- **TASK TO CARRY OUT**:
Find the word "this" in the records below. List each line containing it.

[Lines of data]
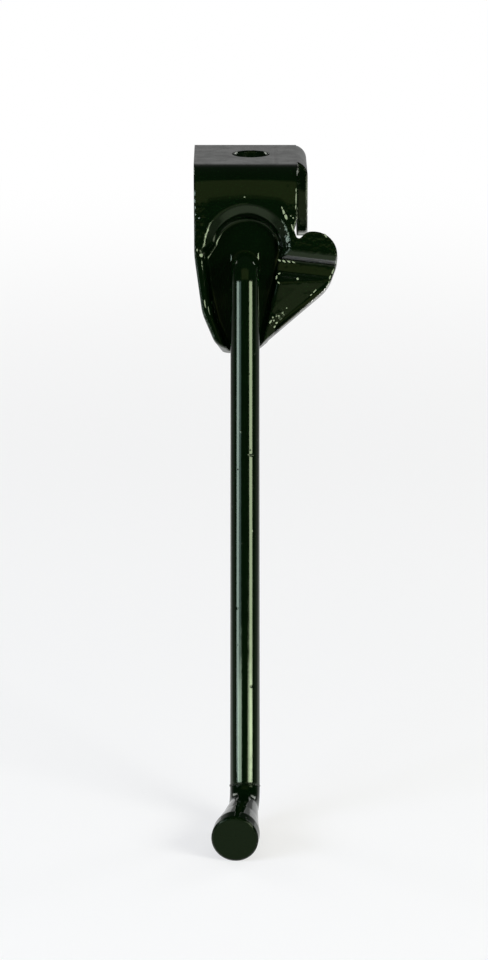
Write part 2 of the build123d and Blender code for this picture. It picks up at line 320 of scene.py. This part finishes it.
def foot_marks(t, place):
    """Lumps where the paint gathered in the bend above the foot."""
    patch = spot(t, place, -0.5, -151.0, 5.0, (9.0, 8.0, 9.0))
    lumps = t.math("MULTIPLY", t.noise(place, 2.6, 3.0, 0.6), patch)
    scratch = t.math("MULTIPLY", t.noise(place, 0.6, 4.0, 0.7), foot_face(t, place))
    return t.math("MULTIPLY_ADD", scratch, 0.04 * MM, t.math("MULTIPLY", lumps, 0.16 * MM))


def metal(name, colour, dark, rough, grain, tarnish):
    """Plated or bright steel: fine grain, cloudy tarnish, softened edges."""
    t = Tree(name)
    place = t.plate_place()
    stretched = t.add("Mapping", {"Vector": place, "Scale": (1.0, 0.25, 1.0)}).outputs[0]
    fine = t.noise(stretched, grain, 3.0, 0.6)
    cloud = t.noise(place, tarnish, 4.0, 0.6)
    t.put(t.shader.inputs["Base Color"], t.mix(t.ramp(cloud, 0.35, 0.7), colour, dark))
    t.put(t.shader.inputs["Roughness"], t.ramp(cloud, 0.3, 0.7, rough, rough + 0.16))
    t.shader.inputs["Metallic"].default_value = 1.0
    edge = t.add("Bevel", {"Radius": 0.3 * MM}, samples=6).outputs[0]
    t.put(t.shader.inputs["Normal"], t.bump(fine, 0.012 * MM, edge))
    return t.mat


# The bracket's bare-steel line along its lower right edge is a painted highlight.
bracket_paint = paint("bracket_paint", forms=plate_forms, bare_or_highlight=painted_edge_highlight)
bead_paint = paint("bead_paint", lumps=0.0, rounding=0.02)
leg_paint = paint("leg_paint", forms=leg_marks, lumps=0.35, grit_size=3.4, bare_or_highlight=rivet_end)
foot_paint = paint("foot_paint", forms=foot_marks, lumps=0.6, gloss=0.15, satin=foot_face)
zinc = metal("zinc", (0.60, 0.61, 0.62, 1), (0.42, 0.42, 0.40, 1), 0.26, 0.35, 3.0)
spring_steel = metal("spring_steel", (0.34, 0.33, 0.32, 1), (0.20, 0.185, 0.165, 1), 0.28, 0.5, 2.5)

FINISH = {
    "bracket": bracket_paint, "leg": leg_paint, "foot": foot_paint,
    "inner_washer": zinc, "end_washer": zinc, "spring": spring_steel,
}
for name, o in nodes.items():
    o.data.materials.clear()
    o.data.materials.append(FINISH[name])


# ---------------------------------------------------------------- pieces
def new_piece(name, bm, material, body):
    """A smooth mesh piece that rides on a body."""
    bmesh.ops.recalc_face_normals(bm, faces=bm.faces)
    mesh = bpy.data.meshes.new(name)
    bm.to_mesh(mesh)
    bm.free()
    for face in mesh.polygons:
        face.use_smooth = True
    mesh.materials.append(material)
    piece = bpy.data.objects.new(name, mesh)
    bpy.context.scene.collection.objects.link(piece)
    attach(piece, body)
    return piece


def tube(bm, points, radii, sides, closed=False):
    """A round tube along the points, with its own radius at each of them."""
    rings = []
    count = len(points)
    side = None
    for i, p in enumerate(points):
        before = points[i - 1] if i or closed else p
        after = points[(i + 1) % count] if i + 1 < count or closed else p
        ahead = (after - before).normalized()
        side = ahead.orthogonal() if side is None else side - ahead * side.dot(ahead)
        side.normalize()
        other = ahead.cross(side)
        angles = [2 * pi * k / sides for k in range(sides)]
        rings.append([bm.verts.new(p + (side * cos(a) + other * sin(a)) * radii[i]) for a in angles])
    pairs = list(zip(rings, rings[1:])) + ([(rings[-1], rings[0])] if closed else [])
    for a, b in pairs:
        for k in range(sides):
            bm.faces.new((a[k], a[(k + 1) % sides], b[(k + 1) % sides], b[k]))
    if not closed:
        for ring in (rings[0], rings[-1]):
            bm.faces.new(ring)


def coil():
    """The compression spring, round wire with a closed half turn at each end."""
    wire, mean, pitch, turns = 1.0, 6.0, 4.2, 3
    base = -24.2               # w of the coil's rear end
    steps = 56                 # points in a turn
    points = []
    for i in range((turns + 1) * steps + 1):
        turned = i / steps
        climbed = min(max(turned - 0.5, 0), turns)
        angle = 2 * pi * turned
        points.append(at(mean * cos(angle), mean * sin(angle), base + wire + pitch * climbed))
    bm = bmesh.new()
    tube(bm, points, [wire * MM] * len(points), 14)
    piece = new_piece("coil", bm, spring_steel, "swing_leg")
    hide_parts("spring")


coil()


BEAD_RISE = 0.5                # how far a bead's middle stands out, as a share of its half width
BEAD_CROWN, BEAD_ROOT = 0.06, 1.2              # thickness above and below it, as shares of the same
BEAD_BULGE = 0.15


def beads():
    """Beads and runs of paint on the bracket, each flat turned between camera and softbox."""
    rng = random.Random(7)
    bracket = nodes["bracket"]
    right, left = Vector((0.467, -0.801, 0.375)), Vector((-0.486, -0.787, 0.380))
    runs = [  # u and v of the middle, half length, half width, direction in u and v, flat
        (-11.9, 1.95, 0.66, 0.60, (1, 0), right), (-13.1, 3.3, 0.40, 0.22, (0, 1), right),
        (-10.8, -11.9, 1.2, 0.30, (1.0, -3.6), right), (-9.7, -13.9, 1.2, 0.28, (1.0, -3.6), right),
        (10.3, 15.1, 0.6, 0.24, (1.6, -3.6), right), (10.8, 13.9, 1.0, 0.44, (1.6, -3.6), right),
        (11.35, 12.7, 0.9, 0.58, (1.6, -3.6), right), (13.15, 9.6, 1.0, 0.30, (1, -2.2), right),
        (13.3, 12.4, 0.30, 0.28, (1, 0), right), (12.6, 13.0, 0.24, 0.20, (1, 0), right),
        (14.1, 20.3, 0.6, 0.20, (0, 1), right), (14.1, 17.9, 1.7, 0.24, (0, 1), right),
        (14.0, 15.6, 0.7, 0.22, (0.1, 1), right), (-13.8, 19.6, 0.9, 0.20, (0, 1), left),
        (-13.8, 17.4, 0.7, 0.20, (0, 1), left), (-13.7, 15.4, 0.5, 0.20, (0, 1), left),
        (-13.6, 13.4, 0.30, 0.22, (0, 1), left), (-12.6, 12.4, 0.34, 0.26, (1, 0), left),
        (-0.1, 18.35, 0.30, 0.22, (1, 0), right), (9.8, 1.3, 0.7, 0.42, (1, -0.1), right),
        (11.0, 1.15, 0.8, 0.44, (1, -0.1), right), (12.3, 1.0, 0.8, 0.40, (1, -0.1), right),
        (13.5, 0.85, 0.6, 0.32, (1, -0.1), right),
        (9.5, -2.5, 0.50, 0.26, (1, 0.4), right), (8.7, -4.0, 0.75, 0.30, (0.1, 1), right),
        (9.3, -5.6, 0.50, 0.24, (1, -0.5), right), (14.55, -4.2, 0.48, 0.40, (1, 0), right),
        (24.3, -1.7, 0.9, 0.34, (0.9, 1.6), right), (23.5, -3.4, 0.7, 0.36, (0.7, 1.6), right),
        (23.1, -5.0, 0.30, 0.22, (0.5, 1), right), (22.2, 7.3, 0.8, 0.26, (1, -0.7), right),
        (19.3, -7.5, 0.9, 0.26, (2, 1.7), right), (18.2, -8.6, 0.5, 0.22, (2, 1.7), right),
        (7.1, -16.3, 0.70, 0.32, (1, 1), right), (7.7, -15.1, 0.34, 0.24, (1, 0), right),
        (8.8, -16.5, 0.50, 0.30, (1, 0.4), right), (8.2, -17.6, 0.50, 0.28, (1, 0.8), right),
        (9.3, -14.6, 0.40, 0.24, (1, 0), right), (10.4, -13.8, 0.34, 0.22, (1, 0.5), right),
        (11.5, -12.4, 0.28, 0.20, (1, 0.5), right), (8.0, -15.9, 0.30, 0.28, (1, 0), right),
        (-3.84, 2.3, 1.2, 0.22, (0, 1), left), (3.7, 2.6, 1.3, 0.22, (0, 1), right),
    ]
    bm = bmesh.new()
    for u, v, long, wide, (du, dv), flat in runs:
        hit, place, _, _ = bracket.ray_cast(at(u, v, 30.0), -PLATE_W)
        if not hit:
            continue
        along = PLATE_U * du + PLATE_V * dv
        x = (along - flat * along.dot(flat)).normalized()
        turn = Matrix((x, flat.cross(x), flat)).transposed().to_4x4()
        place = place + PLATE_W * (BEAD_RISE * wide * MM)
        lump = Vector((rng.uniform(-1, 1), rng.uniform(-1, 1), 0)).normalized()
        for vert in bmesh.ops.create_icosphere(bm, subdivisions=4, radius=1)["verts"]:
            bulge = 1 + BEAD_BULGE * max(0, vert.co.dot(lump))
            thick = (BEAD_CROWN if vert.co.z > 0 else BEAD_ROOT) * wide
            stretch = Matrix.Diagonal((long * MM, wide * MM, thick * MM, 1))
            vert.co = place + turn @ stretch @ (vert.co * bulge)
    new_piece("paint_beads", bm, bead_paint, "mounting")


beads()


def mouth_ring():
    """The ridge of paint around the joint between leg and foot."""
    rng = random.Random(11)
    count = 72
    phases = [(rng.uniform(0, 2 * pi), rng.uniform(0.3, 1.0)) for _ in range(5)]
    points, radii = [], []
    for i in range(count):
        a = 2 * pi * i / count
        ripple = sum(size * sin(k * a + p) for k, (p, size) in enumerate(phases, start=2))
        down = -LEG_LEN + 0.10 * ripple
        points.append(at(ROD_R * cos(a), down, LEG_OFF + ROD_R * sin(a)))
        radii.append((0.17 + 0.018 * ripple) * MM)
    bm = bmesh.new()
    tube(bm, points, radii, 8, closed=True)
    new_piece("foot_joint", bm, leg_paint, "swing_leg")


mouth_ring()


# ---------------------------------------------------------------- studio
AIM = Vector((0, -0.06, -0.09))
FLOOR_SIZE = 12.0              # m
FLOOR_WHITE = (0.86, 0.86, 0.86, 1)


def softbox(name, azimuth, elevation, distance, size, glow, colour=(1, 1, 1), roll=0.0, glossy=True):
    """A rectangular lamp seen from the stand at azimuth and elevation, glow being its radiance."""
    data = bpy.data.lights.new(name, "AREA")
    data.shape = "RECTANGLE"
    data.size, data.size_y = size
    data.energy = glow * pi * size[0] * size[1]
    data.color = colour
    lamp = bpy.data.objects.new(name, data)
    a, e = radians(azimuth), radians(elevation)
    out = Vector((sin(a) * cos(e), -cos(a) * cos(e), sin(e)))
    lamp.location = AIM + out * distance
    turn = out.to_track_quat("Z", "Y").to_matrix() @ Matrix.Rotation(radians(roll), 3, "Z")
    lamp.rotation_euler = turn.to_euler()
    lamp.visible_camera = False
    lamp.visible_glossy = glossy
    bpy.context.scene.collection.objects.link(lamp)


# The strips show along both sides of the rod, brighter in their low parts, near the foot.
softbox("strip_right", 54, 28, 1.4, (0.57, 0.37), 14, (1.0, 1.0, 0.93), roll=-20)
softbox("strip_right_low", 45, 23.5, 1.35, (0.86, 0.12), 12, (1.0, 1.0, 0.96), roll=-20)
softbox("strip_left", -65, 23.5, 1.4, (0.47, 0.37), 11, (0.90, 0.97, 1.25), roll=20)
softbox("strip_left_soft", -46, 30, 1.4, (0.32, 0.37), 2.6, (0.72, 0.95, 1.30), roll=20)
softbox("strip_left_low", -45, 23.5, 1.35, (0.70, 0.12), 10, (0.92, 0.98, 1.10), roll=20)
# The ceiling shows in the band under the plate's bend, the low card in the land.
softbox("ceiling", 0, 64, 1.7, (1.5, 0.72), 0.22, (1.0, 1.0, 0.50))
softbox("ceiling_edge", 0, 64, 1.75, (1.8, 0.94), 0.12, (1.0, 1.0, 0.50))
softbox("low_card", 18, 19, 1.3, (0.80, 0.48), 0.42, (1.0, 1.0, 0.75))
# These light the floor and the stand's back and sides.
softbox("overhead", 0, 90, 3.0, (4.0, 4.0), 0.6, glossy=False)
softbox("back_left", -135, 22, 1.8, (0.4, 0.9), 6)
softbox("back_right", 135, 22, 1.8, (0.4, 0.9), 6)


def floor():
    """A white floor, plain to the camera, that keeps the stand's shadow and darkens in reflections."""
    bpy.ops.mesh.primitive_plane_add(size=FLOOR_SIZE, location=(0, 0, cad_box[0][2]))
    ground = bpy.context.object
    ground.name = "floor"
    t = Tree("floor")
    t.nodes.remove(t.shader)
    matt = t.add("BsdfDiffuse", {"Color": FLOOR_WHITE})
    glow = t.add("Emission", {"Color": (1, 1, 1, 1), "Strength": 1.0})
    place = t.add("TexCoord").outputs["Object"]
    far = t.add("VectorMath", {0: place}, operation="LENGTH").outputs["Value"]
    share = t.ramp(far, 0.2, 0.8, 0.6, 1.0)
    rays = t.add("LightPath")
    pool = t.ramp(far, 0.28, 0.75, 1.0, 0.30)
    t.put(glow.inputs["Strength"], t.math("MAXIMUM", pool, rays.outputs["Is Camera Ray"]))
    seen = t.math("MAXIMUM", rays.outputs["Is Camera Ray"], rays.outputs["Is Glossy Ray"])
    seen = t.math("MAXIMUM", seen, rays.outputs["Is Transmission Ray"])
    plain = t.math("MULTIPLY", share, seen)
    both = t.add("MixShader", {0: plain, 1: matt.outputs[0], 2: glow.outputs[0]})
    t.links.new(both.outputs[0], t.nodes["Material Output"].inputs["Surface"])
    ground.data.materials.append(t.mat)


floor()


def world():
    """White to the camera, and in reflections a grey horizon under a dark ceiling."""
    sky = bpy.data.worlds.new("studio")
    sky.use_nodes = True
    tree = sky.node_tree
    place = tree.nodes.new("ShaderNodeTexCoord")
    split = tree.nodes.new("ShaderNodeSeparateXYZ")
    tree.links.new(place.outputs["Generated"], split.inputs[0])
    fade = tree.nodes.new("ShaderNodeMapRange")
    fade.interpolation_type = "SMOOTHSTEP"
    tree.links.new(split.outputs["Z"], fade.inputs["Value"])
    for key, value in (("From Min", sin(radians(2))), ("From Max", sin(radians(18))),
                       ("To Min", 0.30), ("To Max", 0.035)):
        fade.inputs[key].default_value = value
    rays = tree.nodes.new("ShaderNodeLightPath")
    either = tree.nodes.new("ShaderNodeMath")
    either.operation = "MAXIMUM"
    tree.links.new(fade.outputs[0], either.inputs[0])
    tree.links.new(rays.outputs["Is Camera Ray"], either.inputs[1])
    ground = tree.nodes["Background"]
    ground.inputs["Color"].default_value = (1, 1, 1, 1)
    tree.links.new(either.outputs[0], ground.inputs["Strength"])
    bpy.context.scene.world = sky


world()
bpy.context.scene.view_settings.view_transform = "Standard"
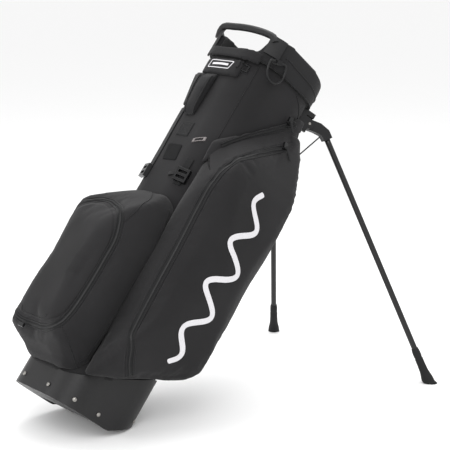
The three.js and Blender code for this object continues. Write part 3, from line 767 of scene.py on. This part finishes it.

- **RESPONSE BELOW**:
Write part 2 of the build123d and Blender code for this picture. It picks up at line 320 of scene.py. This part finishes it.
The three.js and Blender code for this object continues. Write part 3, from line 767 of scene.py on. This part finishes it.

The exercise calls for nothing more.